Guest Post - Trouble tossing your old things? Blame the Endowment Effect

It’s summertime. Your family has chosen today to finally tackle that mountain of stuff that’s been slowly filling the garage over the years. The work starts smoothly enough - no one wants to hang on to old bank statements. But then you notice something happening. You’ve started reasoning why you should keep clothing that you haven’t worn in years because, seriously, who wears Hammer Pants anymore? Your son bursts into tears because you tossed his water wings despite that fact that he’s now on the swim team. Your daughter loudly demands her teeball set back; the one that broke after she started on her path to the All State player she is today.

What’s going on? Why is it so hard to part with things no one’s used in years?

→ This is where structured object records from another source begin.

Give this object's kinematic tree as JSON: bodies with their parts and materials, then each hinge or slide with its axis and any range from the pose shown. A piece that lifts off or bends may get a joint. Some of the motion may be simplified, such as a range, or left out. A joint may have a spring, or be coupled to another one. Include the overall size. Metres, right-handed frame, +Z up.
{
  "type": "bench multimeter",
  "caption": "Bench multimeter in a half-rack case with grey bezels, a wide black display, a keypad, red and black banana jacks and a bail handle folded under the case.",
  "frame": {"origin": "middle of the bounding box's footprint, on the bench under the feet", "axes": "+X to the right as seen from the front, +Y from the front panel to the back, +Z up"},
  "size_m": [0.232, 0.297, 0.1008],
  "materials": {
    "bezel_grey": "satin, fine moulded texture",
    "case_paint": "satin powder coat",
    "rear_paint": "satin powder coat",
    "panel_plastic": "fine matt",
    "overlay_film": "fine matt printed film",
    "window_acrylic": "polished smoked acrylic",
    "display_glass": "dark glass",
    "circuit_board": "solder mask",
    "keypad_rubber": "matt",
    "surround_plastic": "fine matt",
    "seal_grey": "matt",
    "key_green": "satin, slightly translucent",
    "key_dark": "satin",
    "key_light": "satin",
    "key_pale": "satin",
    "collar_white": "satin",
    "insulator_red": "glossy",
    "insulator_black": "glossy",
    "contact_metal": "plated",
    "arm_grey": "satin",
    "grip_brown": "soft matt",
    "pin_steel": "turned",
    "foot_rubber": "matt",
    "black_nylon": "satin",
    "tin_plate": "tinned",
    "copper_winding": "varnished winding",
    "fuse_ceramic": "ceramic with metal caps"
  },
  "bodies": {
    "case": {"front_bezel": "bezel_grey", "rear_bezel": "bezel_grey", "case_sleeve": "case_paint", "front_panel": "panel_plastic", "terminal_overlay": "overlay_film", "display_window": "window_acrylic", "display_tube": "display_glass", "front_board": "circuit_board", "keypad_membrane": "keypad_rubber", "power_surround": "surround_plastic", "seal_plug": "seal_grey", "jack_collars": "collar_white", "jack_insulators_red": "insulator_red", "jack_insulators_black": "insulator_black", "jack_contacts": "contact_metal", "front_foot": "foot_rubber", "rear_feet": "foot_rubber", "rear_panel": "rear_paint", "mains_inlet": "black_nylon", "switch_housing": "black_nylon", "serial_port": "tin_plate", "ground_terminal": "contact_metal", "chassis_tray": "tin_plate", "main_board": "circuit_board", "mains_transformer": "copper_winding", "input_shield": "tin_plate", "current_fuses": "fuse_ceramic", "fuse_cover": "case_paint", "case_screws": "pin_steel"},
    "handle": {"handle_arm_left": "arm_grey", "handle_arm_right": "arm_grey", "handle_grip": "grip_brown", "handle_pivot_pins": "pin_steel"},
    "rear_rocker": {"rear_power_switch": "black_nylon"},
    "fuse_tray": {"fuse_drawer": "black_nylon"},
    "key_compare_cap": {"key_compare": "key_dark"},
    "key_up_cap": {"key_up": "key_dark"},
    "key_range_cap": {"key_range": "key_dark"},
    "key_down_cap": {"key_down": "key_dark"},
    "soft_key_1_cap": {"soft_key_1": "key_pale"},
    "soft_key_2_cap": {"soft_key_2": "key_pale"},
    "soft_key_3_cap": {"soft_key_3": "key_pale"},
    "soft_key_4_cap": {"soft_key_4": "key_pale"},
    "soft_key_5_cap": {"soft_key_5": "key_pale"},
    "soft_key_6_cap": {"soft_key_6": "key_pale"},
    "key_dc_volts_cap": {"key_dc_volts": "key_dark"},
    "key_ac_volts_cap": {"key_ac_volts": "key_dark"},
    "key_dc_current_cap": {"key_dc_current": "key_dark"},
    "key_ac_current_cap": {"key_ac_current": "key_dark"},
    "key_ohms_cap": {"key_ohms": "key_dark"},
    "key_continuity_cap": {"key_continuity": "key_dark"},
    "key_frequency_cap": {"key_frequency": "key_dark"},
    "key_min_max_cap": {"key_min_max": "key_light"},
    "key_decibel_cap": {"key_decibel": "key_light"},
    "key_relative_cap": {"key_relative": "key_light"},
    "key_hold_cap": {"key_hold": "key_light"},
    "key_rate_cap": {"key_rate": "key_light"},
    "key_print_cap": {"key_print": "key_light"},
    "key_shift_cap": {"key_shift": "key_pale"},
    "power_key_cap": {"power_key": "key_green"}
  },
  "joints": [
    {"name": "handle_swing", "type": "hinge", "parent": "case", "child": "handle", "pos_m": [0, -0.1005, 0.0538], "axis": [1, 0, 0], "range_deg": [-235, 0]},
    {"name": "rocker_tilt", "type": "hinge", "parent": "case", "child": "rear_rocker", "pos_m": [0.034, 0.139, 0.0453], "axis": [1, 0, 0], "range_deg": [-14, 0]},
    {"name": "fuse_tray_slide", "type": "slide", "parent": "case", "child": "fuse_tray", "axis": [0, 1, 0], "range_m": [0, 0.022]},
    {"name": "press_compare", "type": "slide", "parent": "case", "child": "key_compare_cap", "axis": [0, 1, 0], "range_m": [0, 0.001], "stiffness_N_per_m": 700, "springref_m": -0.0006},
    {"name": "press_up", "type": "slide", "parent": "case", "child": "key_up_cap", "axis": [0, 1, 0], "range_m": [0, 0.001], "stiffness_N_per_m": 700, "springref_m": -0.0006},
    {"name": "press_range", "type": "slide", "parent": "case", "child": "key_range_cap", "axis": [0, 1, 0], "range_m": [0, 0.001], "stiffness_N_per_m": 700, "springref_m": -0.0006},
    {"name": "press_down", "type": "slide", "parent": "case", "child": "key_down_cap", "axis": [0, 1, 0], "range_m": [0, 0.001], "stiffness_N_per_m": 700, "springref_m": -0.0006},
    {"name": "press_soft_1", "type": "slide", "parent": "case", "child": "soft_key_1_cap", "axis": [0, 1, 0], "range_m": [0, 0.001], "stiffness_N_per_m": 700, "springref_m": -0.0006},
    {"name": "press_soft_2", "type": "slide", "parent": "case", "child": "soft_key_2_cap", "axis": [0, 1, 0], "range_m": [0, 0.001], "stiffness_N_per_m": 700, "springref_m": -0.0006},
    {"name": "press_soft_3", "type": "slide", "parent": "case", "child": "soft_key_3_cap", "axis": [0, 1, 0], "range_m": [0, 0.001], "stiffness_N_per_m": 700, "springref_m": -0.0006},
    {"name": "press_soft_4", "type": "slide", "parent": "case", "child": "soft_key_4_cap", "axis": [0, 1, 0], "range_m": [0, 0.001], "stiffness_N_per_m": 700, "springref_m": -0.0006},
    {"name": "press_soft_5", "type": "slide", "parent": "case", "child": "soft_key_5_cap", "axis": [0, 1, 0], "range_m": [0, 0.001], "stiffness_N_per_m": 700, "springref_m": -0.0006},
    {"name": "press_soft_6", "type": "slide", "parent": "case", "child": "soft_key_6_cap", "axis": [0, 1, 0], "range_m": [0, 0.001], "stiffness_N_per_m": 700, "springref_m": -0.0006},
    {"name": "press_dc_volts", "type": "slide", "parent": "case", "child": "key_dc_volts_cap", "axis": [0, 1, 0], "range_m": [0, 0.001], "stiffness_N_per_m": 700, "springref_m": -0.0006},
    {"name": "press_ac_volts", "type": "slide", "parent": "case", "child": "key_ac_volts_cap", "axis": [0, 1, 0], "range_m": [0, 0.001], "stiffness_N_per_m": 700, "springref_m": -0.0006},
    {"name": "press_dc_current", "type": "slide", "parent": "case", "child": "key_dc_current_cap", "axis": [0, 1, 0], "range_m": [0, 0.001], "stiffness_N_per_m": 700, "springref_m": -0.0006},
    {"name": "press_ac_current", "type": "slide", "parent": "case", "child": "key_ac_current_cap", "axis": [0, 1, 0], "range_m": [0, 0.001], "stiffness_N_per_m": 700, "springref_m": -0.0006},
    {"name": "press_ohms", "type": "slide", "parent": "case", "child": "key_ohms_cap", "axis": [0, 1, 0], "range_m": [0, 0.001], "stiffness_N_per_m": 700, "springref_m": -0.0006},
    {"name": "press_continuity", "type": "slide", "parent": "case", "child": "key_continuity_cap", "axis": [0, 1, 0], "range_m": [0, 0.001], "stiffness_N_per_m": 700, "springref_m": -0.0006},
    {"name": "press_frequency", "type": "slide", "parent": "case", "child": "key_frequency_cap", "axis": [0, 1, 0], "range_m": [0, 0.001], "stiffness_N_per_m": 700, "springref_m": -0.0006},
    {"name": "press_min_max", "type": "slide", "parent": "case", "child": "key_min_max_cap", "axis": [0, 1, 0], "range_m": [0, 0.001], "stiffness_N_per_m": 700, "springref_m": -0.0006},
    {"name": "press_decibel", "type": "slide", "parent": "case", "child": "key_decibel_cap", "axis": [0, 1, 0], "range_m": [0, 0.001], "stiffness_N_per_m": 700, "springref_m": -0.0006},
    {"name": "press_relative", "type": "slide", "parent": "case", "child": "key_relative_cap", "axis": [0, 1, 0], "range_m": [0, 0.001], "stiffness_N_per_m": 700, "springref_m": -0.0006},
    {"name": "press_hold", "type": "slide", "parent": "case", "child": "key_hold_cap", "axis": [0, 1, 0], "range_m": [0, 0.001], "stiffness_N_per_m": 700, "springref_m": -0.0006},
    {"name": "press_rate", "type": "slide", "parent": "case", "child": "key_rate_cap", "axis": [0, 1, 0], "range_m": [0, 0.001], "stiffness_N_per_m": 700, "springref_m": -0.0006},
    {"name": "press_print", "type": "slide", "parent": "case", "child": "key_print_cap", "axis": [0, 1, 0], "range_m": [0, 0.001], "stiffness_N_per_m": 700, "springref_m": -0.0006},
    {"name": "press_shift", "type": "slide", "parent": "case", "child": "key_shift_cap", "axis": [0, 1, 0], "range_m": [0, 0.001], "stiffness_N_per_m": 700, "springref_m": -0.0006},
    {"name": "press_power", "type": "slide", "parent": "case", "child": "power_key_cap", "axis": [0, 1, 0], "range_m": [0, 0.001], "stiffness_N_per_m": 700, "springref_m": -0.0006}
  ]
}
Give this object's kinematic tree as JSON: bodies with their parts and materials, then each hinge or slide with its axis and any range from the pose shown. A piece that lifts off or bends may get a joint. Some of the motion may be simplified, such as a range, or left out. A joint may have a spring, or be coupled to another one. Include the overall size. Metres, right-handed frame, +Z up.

Blame the Endowment Effect.

Endowment Effect

The Endowment Effect, coined in 1980 by economist Richard Thaler, is the act of ascribing greater value to something by virtue of you owning it. Here’s the gist: you could dump your neighbor’s old clothes in a donation box and never look back. But yours? You’re already breaking a sweat thinking about parting with these pants you haven’t looked at since people listened to cassette tapes. That’s the Endowment Effect at work.

The effect has evolved over time, originally pinned on a person’s innate aversion to loss, a sort of “I’ll miss it when it’s gone” idea. More recently, however, researchers have looked more closely and discovered that our attachment is due more to a perceived link between the object and the self. In other words, “I own this, it’s part of me, and therefore it must be good.” Indeed, sometimes simply touching the object can trigger enough of a sense of ownership to get the Endowment Effect going.

Looking deeper, researchers found that the link becomes stronger the longer you own the object, meaning those Soviet-era pants in your hand may need their own coup before they can break free.

So we’ve established the cause. But your mission today is to clean the garage of things you objectively know that you can do without. What techniques can you use to do an end run around human nature and convert that cluttered space into the cavern of tidiness that you want?

Here are some ideas:

  • Keep only the items that spark joy. By now you’ve heard about Marie Kondo and her decluttering cleanup method. Pick up each item in your pile - yes, you’ll have to touch it - and decide if it’s really something that’s a joy to have around. If not, it’ll be easier to part with.
  • Do you say yes when you ask yourself if you really need something? Try asking yourself a different question instead. Imagine you’re seeing this item for the first time and ask yourself how much effort you’d really put into acquiring it now. If going to the store or even to Amazon is too much, then it’s a good bet you can toss it.
  • Find out the real value and see if you’d pay it. This can really help you gauge how much you value that item. Go to Amazon, eBay, or Bonanza and find it or something similar. Would you spend what it’s worth to get it? If you don’t think you’d buy it, try selling it!

Cleaning out your own stuff doesn’t have to be a relentless fight against yourself. A simple change of perspective may be all it takes for you to give yourself the space you need.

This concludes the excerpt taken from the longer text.